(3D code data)
= = = = =

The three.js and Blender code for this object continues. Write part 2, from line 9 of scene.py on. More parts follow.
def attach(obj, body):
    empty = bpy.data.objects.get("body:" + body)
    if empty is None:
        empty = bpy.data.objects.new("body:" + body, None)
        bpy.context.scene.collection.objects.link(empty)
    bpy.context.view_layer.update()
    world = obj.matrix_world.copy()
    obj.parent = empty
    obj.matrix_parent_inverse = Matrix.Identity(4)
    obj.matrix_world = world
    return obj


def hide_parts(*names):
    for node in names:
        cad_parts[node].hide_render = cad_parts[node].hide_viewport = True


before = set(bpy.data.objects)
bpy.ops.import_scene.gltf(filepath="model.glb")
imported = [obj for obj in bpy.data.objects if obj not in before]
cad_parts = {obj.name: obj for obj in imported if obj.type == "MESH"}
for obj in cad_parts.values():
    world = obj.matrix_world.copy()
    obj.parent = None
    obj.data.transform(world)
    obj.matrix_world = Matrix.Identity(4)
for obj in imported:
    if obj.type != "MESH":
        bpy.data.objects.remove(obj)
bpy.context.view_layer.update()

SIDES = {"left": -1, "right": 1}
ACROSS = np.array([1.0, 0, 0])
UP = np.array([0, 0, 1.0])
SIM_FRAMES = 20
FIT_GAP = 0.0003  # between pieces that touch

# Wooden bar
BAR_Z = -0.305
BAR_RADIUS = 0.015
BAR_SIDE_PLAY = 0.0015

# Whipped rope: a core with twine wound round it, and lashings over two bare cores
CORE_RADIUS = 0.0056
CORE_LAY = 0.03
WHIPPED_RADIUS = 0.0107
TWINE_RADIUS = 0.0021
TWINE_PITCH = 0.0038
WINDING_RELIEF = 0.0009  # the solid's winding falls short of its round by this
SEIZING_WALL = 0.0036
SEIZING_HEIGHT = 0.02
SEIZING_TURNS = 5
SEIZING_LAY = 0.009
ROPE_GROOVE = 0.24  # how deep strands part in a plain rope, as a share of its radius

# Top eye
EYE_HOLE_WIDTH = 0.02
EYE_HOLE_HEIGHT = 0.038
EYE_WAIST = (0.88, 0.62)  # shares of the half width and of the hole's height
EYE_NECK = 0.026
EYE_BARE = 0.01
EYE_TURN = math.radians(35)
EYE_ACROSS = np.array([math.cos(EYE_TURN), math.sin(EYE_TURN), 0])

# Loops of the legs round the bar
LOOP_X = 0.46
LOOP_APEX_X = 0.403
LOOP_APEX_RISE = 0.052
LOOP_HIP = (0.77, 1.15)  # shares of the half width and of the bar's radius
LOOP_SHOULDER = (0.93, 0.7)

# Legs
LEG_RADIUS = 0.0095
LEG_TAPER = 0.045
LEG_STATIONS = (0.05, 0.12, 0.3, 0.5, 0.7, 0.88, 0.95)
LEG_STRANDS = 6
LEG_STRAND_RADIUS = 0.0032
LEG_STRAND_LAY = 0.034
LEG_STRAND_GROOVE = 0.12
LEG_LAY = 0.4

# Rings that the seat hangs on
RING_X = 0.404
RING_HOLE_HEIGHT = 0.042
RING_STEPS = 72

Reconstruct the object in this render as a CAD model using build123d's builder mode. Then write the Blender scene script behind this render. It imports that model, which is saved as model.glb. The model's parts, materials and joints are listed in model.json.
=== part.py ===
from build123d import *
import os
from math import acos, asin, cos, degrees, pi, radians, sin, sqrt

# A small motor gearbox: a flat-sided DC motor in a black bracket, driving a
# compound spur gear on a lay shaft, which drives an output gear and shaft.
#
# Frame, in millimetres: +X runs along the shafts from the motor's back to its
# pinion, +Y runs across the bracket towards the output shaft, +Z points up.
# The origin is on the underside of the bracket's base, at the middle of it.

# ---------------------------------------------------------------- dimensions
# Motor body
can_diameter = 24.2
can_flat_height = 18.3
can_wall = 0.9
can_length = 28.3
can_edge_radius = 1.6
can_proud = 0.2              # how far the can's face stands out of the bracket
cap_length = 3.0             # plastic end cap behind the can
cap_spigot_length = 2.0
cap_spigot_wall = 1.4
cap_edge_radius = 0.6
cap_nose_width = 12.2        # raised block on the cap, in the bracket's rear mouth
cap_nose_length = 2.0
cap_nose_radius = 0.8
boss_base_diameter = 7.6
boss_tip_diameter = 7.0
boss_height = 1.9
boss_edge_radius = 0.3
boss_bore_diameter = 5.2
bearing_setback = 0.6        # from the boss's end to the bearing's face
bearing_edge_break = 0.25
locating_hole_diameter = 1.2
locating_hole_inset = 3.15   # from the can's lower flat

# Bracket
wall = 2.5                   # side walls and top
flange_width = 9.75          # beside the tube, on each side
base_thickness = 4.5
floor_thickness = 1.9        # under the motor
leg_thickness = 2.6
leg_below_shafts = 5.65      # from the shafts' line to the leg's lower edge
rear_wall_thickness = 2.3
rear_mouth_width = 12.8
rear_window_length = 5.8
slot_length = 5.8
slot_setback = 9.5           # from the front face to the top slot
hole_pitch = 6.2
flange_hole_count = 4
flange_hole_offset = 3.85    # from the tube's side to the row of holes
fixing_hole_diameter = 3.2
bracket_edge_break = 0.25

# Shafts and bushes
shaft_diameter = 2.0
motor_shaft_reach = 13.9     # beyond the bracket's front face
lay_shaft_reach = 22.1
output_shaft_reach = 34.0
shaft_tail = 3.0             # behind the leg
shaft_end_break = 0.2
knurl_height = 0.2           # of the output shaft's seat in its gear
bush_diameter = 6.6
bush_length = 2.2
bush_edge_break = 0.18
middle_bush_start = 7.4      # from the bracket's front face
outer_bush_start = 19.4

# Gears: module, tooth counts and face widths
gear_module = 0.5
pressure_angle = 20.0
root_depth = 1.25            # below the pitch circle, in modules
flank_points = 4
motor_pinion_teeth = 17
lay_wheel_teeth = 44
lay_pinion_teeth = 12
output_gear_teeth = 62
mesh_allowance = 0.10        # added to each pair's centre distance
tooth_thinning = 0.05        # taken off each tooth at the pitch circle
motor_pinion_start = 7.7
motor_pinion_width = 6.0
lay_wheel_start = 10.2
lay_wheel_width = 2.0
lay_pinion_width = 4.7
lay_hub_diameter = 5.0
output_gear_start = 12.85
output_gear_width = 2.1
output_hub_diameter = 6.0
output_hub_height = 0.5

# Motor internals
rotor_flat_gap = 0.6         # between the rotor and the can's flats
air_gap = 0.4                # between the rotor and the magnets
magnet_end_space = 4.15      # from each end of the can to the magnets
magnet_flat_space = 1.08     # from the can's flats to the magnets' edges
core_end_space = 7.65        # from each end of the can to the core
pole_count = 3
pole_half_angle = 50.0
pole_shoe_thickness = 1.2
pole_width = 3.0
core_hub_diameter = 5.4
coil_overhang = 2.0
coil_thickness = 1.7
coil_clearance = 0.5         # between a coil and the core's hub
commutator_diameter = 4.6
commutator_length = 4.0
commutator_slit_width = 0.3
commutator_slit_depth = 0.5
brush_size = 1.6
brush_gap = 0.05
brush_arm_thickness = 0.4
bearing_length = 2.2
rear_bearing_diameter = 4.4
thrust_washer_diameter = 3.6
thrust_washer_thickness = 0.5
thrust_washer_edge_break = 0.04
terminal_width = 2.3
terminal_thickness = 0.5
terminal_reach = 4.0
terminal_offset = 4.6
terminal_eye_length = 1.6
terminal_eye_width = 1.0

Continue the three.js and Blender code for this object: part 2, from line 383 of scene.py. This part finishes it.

= = = = =

● WHAT THE EXERCISE ASKS
Quote all of the entries exactly as they appear.

● FINISHED EXERCISE
The three.js and Blender code for this object continues. Write part 2, from line 9 of scene.py on. More parts follow.
def attach(obj, body):
    empty = bpy.data.objects.get("body:" + body)
    if empty is None:
        empty = bpy.data.objects.new("body:" + body, None)
        bpy.context.scene.collection.objects.link(empty)
    bpy.context.view_layer.update()
    world = obj.matrix_world.copy()
    obj.parent = empty
    obj.matrix_parent_inverse = Matrix.Identity(4)
    obj.matrix_world = world
    return obj


def hide_parts(*names):
    for node in names:
        cad_parts[node].hide_render = cad_parts[node].hide_viewport = True


before = set(bpy.data.objects)
bpy.ops.import_scene.gltf(filepath="model.glb")
imported = [obj for obj in bpy.data.objects if obj not in before]
cad_parts = {obj.name: obj for obj in imported if obj.type == "MESH"}
for obj in cad_parts.values():
    world = obj.matrix_world.copy()
    obj.parent = None
    obj.data.transform(world)
    obj.matrix_world = Matrix.Identity(4)
for obj in imported:
    if obj.type != "MESH":
        bpy.data.objects.remove(obj)
bpy.context.view_layer.update()

SIDES = {"left": -1, "right": 1}
ACROSS = np.array([1.0, 0, 0])
UP = np.array([0, 0, 1.0])
SIM_FRAMES = 20
FIT_GAP = 0.0003  # between pieces that touch

# Wooden bar
BAR_Z = -0.305
BAR_RADIUS = 0.015
BAR_SIDE_PLAY = 0.0015

# Whipped rope: a core with twine wound round it, and lashings over two bare cores
CORE_RADIUS = 0.0056
CORE_LAY = 0.03
WHIPPED_RADIUS = 0.0107
TWINE_RADIUS = 0.0021
TWINE_PITCH = 0.0038
WINDING_RELIEF = 0.0009  # the solid's winding falls short of its round by this
SEIZING_WALL = 0.0036
SEIZING_HEIGHT = 0.02
SEIZING_TURNS = 5
SEIZING_LAY = 0.009
ROPE_GROOVE = 0.24  # how deep strands part in a plain rope, as a share of its radius

# Top eye
EYE_HOLE_WIDTH = 0.02
EYE_HOLE_HEIGHT = 0.038
EYE_WAIST = (0.88, 0.62)  # shares of the half width and of the hole's height
EYE_NECK = 0.026
EYE_BARE = 0.01
EYE_TURN = math.radians(35)
EYE_ACROSS = np.array([math.cos(EYE_TURN), math.sin(EYE_TURN), 0])

# Loops of the legs round the bar
LOOP_X = 0.46
LOOP_APEX_X = 0.403
LOOP_APEX_RISE = 0.052
LOOP_HIP = (0.77, 1.15)  # shares of the half width and of the bar's radius
LOOP_SHOULDER = (0.93, 0.7)

# Legs
LEG_RADIUS = 0.0095
LEG_TAPER = 0.045
LEG_STATIONS = (0.05, 0.12, 0.3, 0.5, 0.7, 0.88, 0.95)
LEG_STRANDS = 6
LEG_STRAND_RADIUS = 0.0032
LEG_STRAND_LAY = 0.034
LEG_STRAND_GROOVE = 0.12
LEG_LAY = 0.4

# Rings that the seat hangs on
RING_X = 0.404
RING_HOLE_HEIGHT = 0.042
RING_STEPS = 72

Reconstruct the object in this render as a CAD model using build123d's builder mode. Then write the Blender scene script behind this render. It imports that model, which is saved as model.glb. The model's parts, materials and joints are listed in model.json.
=== part.py ===
from build123d import *
import os
from math import acos, asin, cos, degrees, pi, radians, sin, sqrt

# A small motor gearbox: a flat-sided DC motor in a black bracket, driving a
# compound spur gear on a lay shaft, which drives an output gear and shaft.
#
# Frame, in millimetres: +X runs along the shafts from the motor's back to its
# pinion, +Y runs across the bracket towards the output shaft, +Z points up.
# The origin is on the underside of the bracket's base, at the middle of it.

# ---------------------------------------------------------------- dimensions
# Motor body
can_diameter = 24.2
can_flat_height = 18.3
can_wall = 0.9
can_length = 28.3
can_edge_radius = 1.6
can_proud = 0.2              # how far the can's face stands out of the bracket
cap_length = 3.0             # plastic end cap behind the can
cap_spigot_length = 2.0
cap_spigot_wall = 1.4
cap_edge_radius = 0.6
cap_nose_width = 12.2        # raised block on the cap, in the bracket's rear mouth
cap_nose_length = 2.0
cap_nose_radius = 0.8
boss_base_diameter = 7.6
boss_tip_diameter = 7.0
boss_height = 1.9
boss_edge_radius = 0.3
boss_bore_diameter = 5.2
bearing_setback = 0.6        # from the boss's end to the bearing's face
bearing_edge_break = 0.25
locating_hole_diameter = 1.2
locating_hole_inset = 3.15   # from the can's lower flat

# Bracket
wall = 2.5                   # side walls and top
flange_width = 9.75          # beside the tube, on each side
base_thickness = 4.5
floor_thickness = 1.9        # under the motor
leg_thickness = 2.6
leg_below_shafts = 5.65      # from the shafts' line to the leg's lower edge
rear_wall_thickness = 2.3
rear_mouth_width = 12.8
rear_window_length = 5.8
slot_length = 5.8
slot_setback = 9.5           # from the front face to the top slot
hole_pitch = 6.2
flange_hole_count = 4
flange_hole_offset = 3.85    # from the tube's side to the row of holes
fixing_hole_diameter = 3.2
bracket_edge_break = 0.25

# Shafts and bushes
shaft_diameter = 2.0
motor_shaft_reach = 13.9     # beyond the bracket's front face
lay_shaft_reach = 22.1
output_shaft_reach = 34.0
shaft_tail = 3.0             # behind the leg
shaft_end_break = 0.2
knurl_height = 0.2           # of the output shaft's seat in its gear
bush_diameter = 6.6
bush_length = 2.2
bush_edge_break = 0.18
middle_bush_start = 7.4      # from the bracket's front face
outer_bush_start = 19.4

# Gears: module, tooth counts and face widths
gear_module = 0.5
pressure_angle = 20.0
root_depth = 1.25            # below the pitch circle, in modules
flank_points = 4
motor_pinion_teeth = 17
lay_wheel_teeth = 44
lay_pinion_teeth = 12
output_gear_teeth = 62
mesh_allowance = 0.10        # added to each pair's centre distance
tooth_thinning = 0.05        # taken off each tooth at the pitch circle
motor_pinion_start = 7.7
motor_pinion_width = 6.0
lay_wheel_start = 10.2
lay_wheel_width = 2.0
lay_pinion_width = 4.7
lay_hub_diameter = 5.0
output_gear_start = 12.85
output_gear_width = 2.1
output_hub_diameter = 6.0
output_hub_height = 0.5

# Motor internals
rotor_flat_gap = 0.6         # between the rotor and the can's flats
air_gap = 0.4                # between the rotor and the magnets
magnet_end_space = 4.15      # from each end of the can to the magnets
magnet_flat_space = 1.08     # from the can's flats to the magnets' edges
core_end_space = 7.65        # from each end of the can to the core
pole_count = 3
pole_half_angle = 50.0
pole_shoe_thickness = 1.2
pole_width = 3.0
core_hub_diameter = 5.4
coil_overhang = 2.0
coil_thickness = 1.7
coil_clearance = 0.5         # between a coil and the core's hub
commutator_diameter = 4.6
commutator_length = 4.0
commutator_slit_width = 0.3
commutator_slit_depth = 0.5
brush_size = 1.6
brush_gap = 0.05
brush_arm_thickness = 0.4
bearing_length = 2.2
rear_bearing_diameter = 4.4
thrust_washer_diameter = 3.6
thrust_washer_thickness = 0.5
thrust_washer_edge_break = 0.04
terminal_width = 2.3
terminal_thickness = 0.5
terminal_reach = 4.0
terminal_offset = 4.6
terminal_eye_length = 1.6
terminal_eye_width = 1.0

Continue the three.js and Blender code for this object: part 2, from line 383 of scene.py. This part finishes it.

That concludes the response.